Bryan tem 4 anos já poderia estar na pré-escola, mas quase no fim do primeiro trimestre letivo o garoto ainda não conseguiu uma vaga para estudar. A mãe dele, Sheila Vasconcelos Silva, 38, inscreveu a criança em quatro diferentes escolas de São Paulo e duas de Diadema. 

A procura incluiu até uma unidade a 4km de distância do bairro Jardim Eldorado, onde a família mora. Em uma das escolas, o garoto é quase o número 500 da fila, segundo a mãe. Na melhor colocação, em uma instituição de Diadema, ele é o 45º na espera. 

“Fui informada em uma das EMEIs (Escolas Municipais de Educação Infantil) que a prioridade das vagas é para crianças vindas da creche. E, se sobram vagas, eles dão a quem fez a inscrição. Caso contrário, tenho que esperar mais um ano”, desabafa Sheila. 

Assim como a maioria apontada na pesquisa do IBGE, a criança não estava na creche até os 3 anos. Mas isso porque a mãe, até pouco tempo, entrava no trabalho às 6h30 da manhã. “Não tinha creche que pudesse receber ele tão cedo. A maioria delas funciona a partir das 7h. Então, como eu tinha mãe por perto, optei por deixar o Bryan com ela. Pagava para ela ficar cuidando dele”. 

“Hoje ele tem 4 anos e eu não consigo vaga na escola, exatamente porque ele não estava na creche. Até questionei a moça da escola, porque se meu filho não está na creche não significa que eu não trabalhe. Eu preciso da vaga”, explica Sheila.

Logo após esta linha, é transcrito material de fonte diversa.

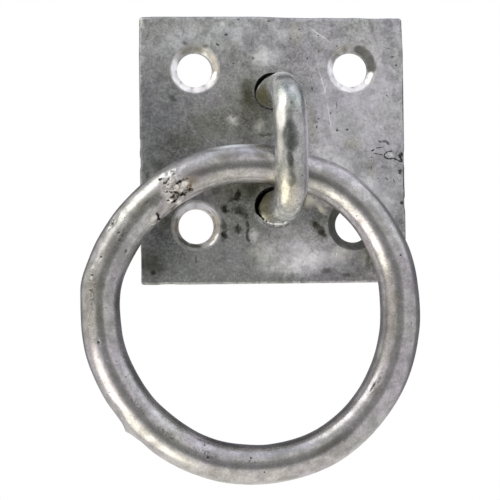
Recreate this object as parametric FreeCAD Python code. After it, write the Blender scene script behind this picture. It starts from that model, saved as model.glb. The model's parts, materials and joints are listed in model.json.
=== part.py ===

Ela está desempregada desde o mês passado e conta que a mãe já não tem condições de cuidar da criança em tempo integral. "Minha mãe é uma senhora de idade, ela está doente. Preciso de um lugar para ele ficar, mas não consegui vaga até hoje. Sinceramente, não sei o que vou fazer, se vou voltar a trabalhar ou não, porque não vou ter com quem deixá-lo”. 

Sheila conta que chegou a procurar até mesmo a Secretaria da Educação. "Me disseram que, uma vez que ele consta inscrito aguardando uma vaga, eu tenho que esperar. Tanto pode acontecer daqui 1 mês, como daqui 6 meses, como daqui 1 ano. Não tem prazo".

Em comunicado enviado ao UOL, a Secretaria Municipal de Educação de Diadema, onde o garoto aguarda uma vaga há seis meses, informa que a região onde está localizada a escola escolhida “é uma das mais populosas e com maior demanda para Educação Infantil Parcial” e que Bryan é o 90º da fila. A Secretaria disse ainda que entrará em contato com a mãe da criança para verificar se há interesse em outra unidade escolar próxima da residência.

Já a Secretaria Municipal de Educação de São Paulo respondeu que, no momento, a região onde Sheila mora "está em processo de matrícula para as crianças com cadastro mais antigo”. Disse ainda que até agora mais da metade das crianças cadastradas no início do ano já foram matriculadas.

Vale lembrar que a Constituição Brasileira obriga as prefeituras a assegurar vagas para todas as crianças de zero a três anos nas creches e a partir dos 4 anos no ensino infantil.